Retailers and manufacturers seeking to evaluate the potential applicability of The California Transparency in Supply Chains Act to their businesses should make certain that they are aware of recent changes in the California Revenue and Tax Code. Specifically, Section 23101 of the Revenue and Tax Code was amended in a way that creates a more expansive definition of "doing business" in the state for taxable years beginning on or after January 1, 2011.
As discussed in previous posts, the transparency legislation will go into effect on January 1, 2012 and applies to retail sellers and manufacturers doing business in California that have annual worldwide gross receipts exceeding one hundred million dollars. These companies will be required to disclose their efforts, if any, to ensure that their product supply chains are free from slavery and human trafficking. The transparency legislation states that "doing business in this state" shall have the same meaning as set forth in Section 23101.

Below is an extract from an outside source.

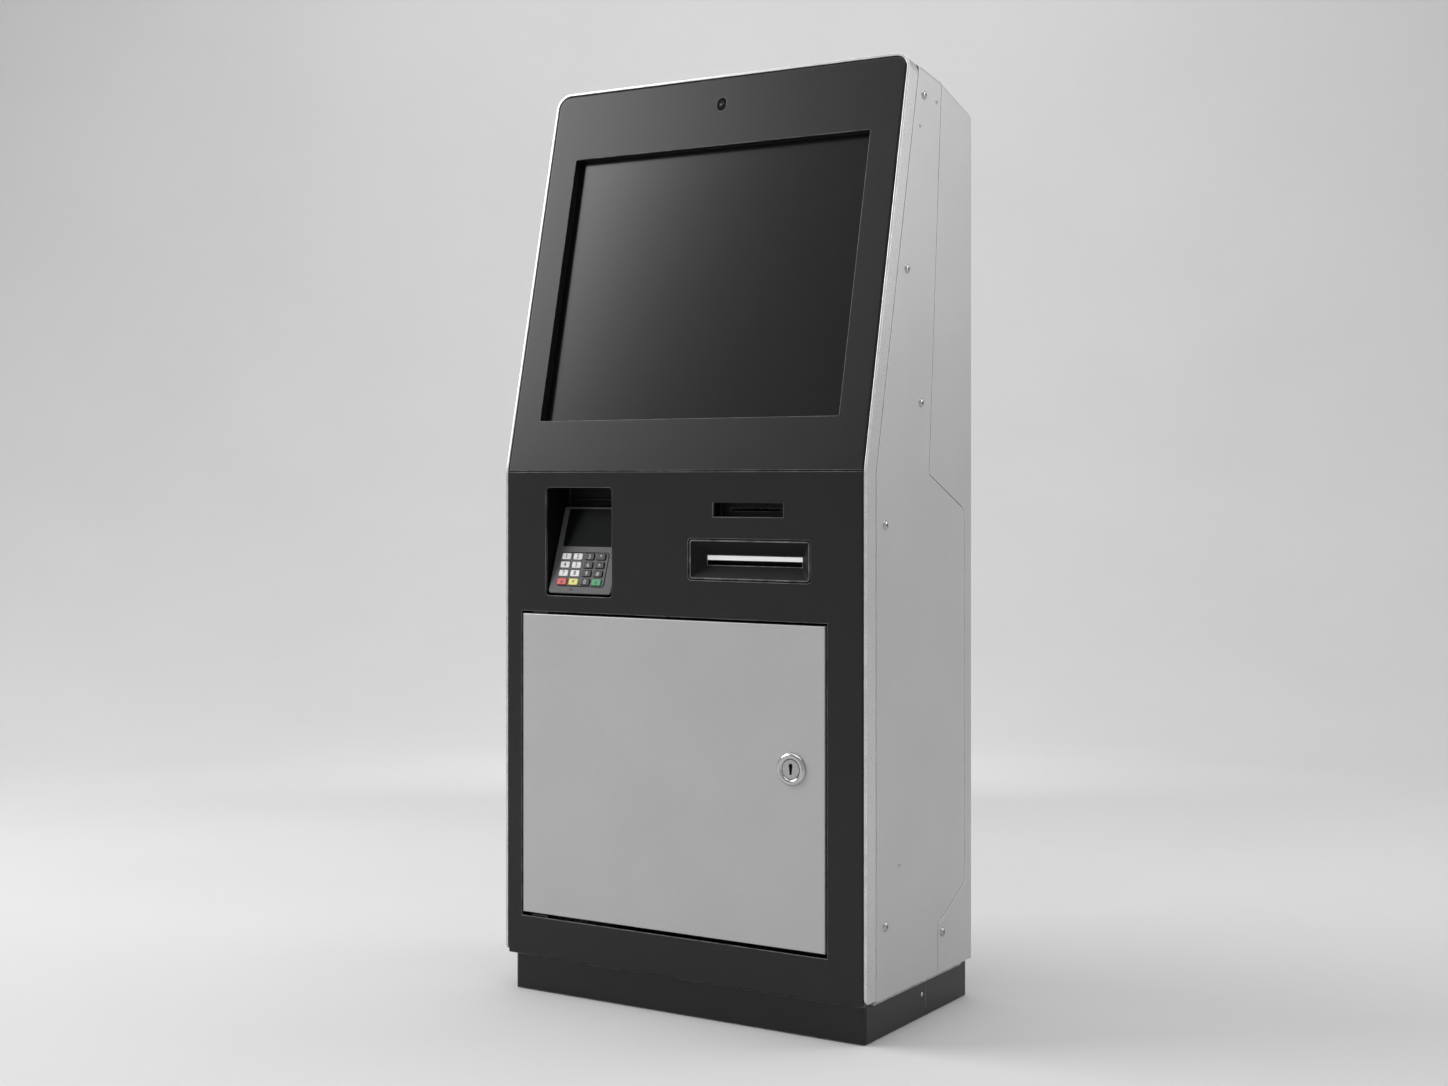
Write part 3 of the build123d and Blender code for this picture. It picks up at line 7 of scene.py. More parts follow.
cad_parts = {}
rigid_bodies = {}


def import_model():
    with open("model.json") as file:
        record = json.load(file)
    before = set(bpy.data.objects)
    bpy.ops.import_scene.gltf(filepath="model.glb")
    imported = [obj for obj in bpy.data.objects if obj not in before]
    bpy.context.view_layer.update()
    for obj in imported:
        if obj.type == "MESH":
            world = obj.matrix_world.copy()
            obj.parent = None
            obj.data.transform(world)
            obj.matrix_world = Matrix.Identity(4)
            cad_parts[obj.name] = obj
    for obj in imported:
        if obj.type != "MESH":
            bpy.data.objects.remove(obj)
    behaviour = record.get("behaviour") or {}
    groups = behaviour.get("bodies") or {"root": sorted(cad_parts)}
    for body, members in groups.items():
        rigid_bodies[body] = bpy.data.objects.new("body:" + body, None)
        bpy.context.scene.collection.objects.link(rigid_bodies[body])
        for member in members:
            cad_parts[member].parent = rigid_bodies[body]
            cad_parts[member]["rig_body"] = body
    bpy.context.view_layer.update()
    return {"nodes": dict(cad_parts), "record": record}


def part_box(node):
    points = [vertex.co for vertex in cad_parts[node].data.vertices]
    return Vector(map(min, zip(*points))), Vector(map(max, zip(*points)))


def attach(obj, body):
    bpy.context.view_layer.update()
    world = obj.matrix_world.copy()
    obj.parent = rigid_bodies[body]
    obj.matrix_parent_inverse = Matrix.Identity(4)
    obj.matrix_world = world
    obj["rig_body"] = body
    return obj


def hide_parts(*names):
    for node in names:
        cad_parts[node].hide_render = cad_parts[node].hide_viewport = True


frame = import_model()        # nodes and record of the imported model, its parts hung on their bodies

scene = bpy.context.scene
scene.view_settings.view_transform = "Standard"
mm = 0.001
nodes = frame["nodes"]
slotOf = {part["node"]: part["material_slot"] for part in frame["record"]["subparts"]}
bodyOf = {name: piece["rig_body"] for name, piece in nodes.items()}
print("frame loaded:", len(nodes), "nodes")

# The camera stands front right of the kiosk, level, a little over half its height
view = {"place": (1.565, -2.5322, 0.764), "turn": (90.0, 0.0, 32.11), "lens": 49.62, "shiftY": -0.0439}
camera = bpy.data.objects.new("camera", bpy.data.cameras.new("camera"))
camera.data.lens = view["lens"]
camera.data.shift_y = view["shiftY"]
camera.location = view["place"]
camera.rotation_euler = [radians(angle) for angle in view["turn"]]
scene.collection.objects.link(camera)
scene.camera = camera

# Places shared by the pieces, in millimetres, as the CAD has them
body = {
    "frontY": -167.5,
    "rearY": 167.5,
    "halfWidth": 306.0,
    "plinthHalfWidth": 297.0,
    "knee": 776.0,
    "lean": 12.78,
    "terminalLow": 596.0,
    "terminalLean": 18.7,
}


def facePlane(across, up, origin):
    # Maps (across, up, out) on a face to the kiosk's own axes, all in metres
    across, up = Vector(across), Vector(up)
    turn = Matrix((across, up, across.cross(up))).transposed().to_4x4()
    return Matrix.Translation(Vector(origin) * mm) @ turn


def leanUp(degrees):
    return (0, sin(radians(degrees)), cos(radians(degrees)))


lowerFace = facePlane((1, 0, 0), (0, 0, 1), (0, body["frontY"], 0))
upperFace = facePlane((1, 0, 0), leanUp(body["lean"]), (0, body["frontY"], body["knee"]))
rearFace = facePlane((-1, 0, 0), (0, 0, 1), (0, body["rearY"], 0))
terminalFace = facePlane((1, 0, 0), leanUp(body["terminalLean"]), (0, body["frontY"], body["terminalLow"]))
rightSide = facePlane((0, 1, 0), (0, 0, 1), (body["halfWidth"], 0, 0))
leftSide = facePlane((0, -1, 0), (0, 0, 1), (-body["halfWidth"], 0, 0))


def shift(x, y, z=0.0):
    return Matrix.Translation(Vector((x, y, z)) * mm)


# Materials
def linear(hexColour):
    parts = [int(hexColour[i:i + 2], 16) / 255 for i in (1, 3, 5)]
    return tuple(p / 12.92 if p <= 0.04045 else ((p + 0.055) / 1.055) ** 2.4 for p in parts) + (1.0,)


def addNode(tree, kind, values=None, links=None, **settings):
    made = tree.nodes.new(kind)
    for key, value in settings.items():
        setattr(made, key, value)
    for key, value in (values or {}).items():
        made.inputs[key].default_value = value
    for key, source in (links or {}).items():
        tree.links.new(source, made.inputs[key])
    return made


# The span of each noise that counts, how patchy the painted highlight and paint thinning on the edges are,
# and the coats' refractive index
patterns = {
    "toneSpan": (0.3, 0.7), "speckSpan": (0.35, 0.65), "roughSpan": (0.3, 0.7), "rubSpan": (0.35, 0.62),
    "leastHighlightAndWear": 0.35, "highlightAndWearPatchSize": 16, "index": 1.5,
}


def noise(tree, size, place, **values):
    # A noise whose features are size millimetres across
    values = {key.capitalize(): value for key, value in values.items()}
    return addNode(
        tree, "ShaderNodeTexNoise", {"Scale": 1 / (size * mm), **values}, {"Vector": place}).outputs["Fac"]


def remapped(tree, value, span, low, high):
    values = {"From Min": span[0], "From Max": span[1], "To Min": low, "To Max": high}
    return addNode(tree, "ShaderNodeMapRange", values, {"Value": value}).outputs["Result"]


def mixed(tree, share, first, second):
    # Each of first and second is a colour or a socket that gives one
    values, links = {}, {0: share}
    for socket, colour in ((6, first), (7, second)):
        (values if isinstance(colour, tuple) else links)[socket] = colour
    return addNode(tree, "ShaderNodeMix", values, links, data_type="RGBA").outputs[2]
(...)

As revised, Section 23101 states that a retailer and manufacturer may be found to be "doing business" in California if its sales in California exceed the lesser of $500,000 or 25 percent of its total sales. The manufacturer or retailer need not have a physical presence in California for sales to count as California sales. Retailers and manufacturers located outside California should evaluate the effects of these changes and the extent to which their businesses may now be subject to the transparency legislation’s disclosure requirements.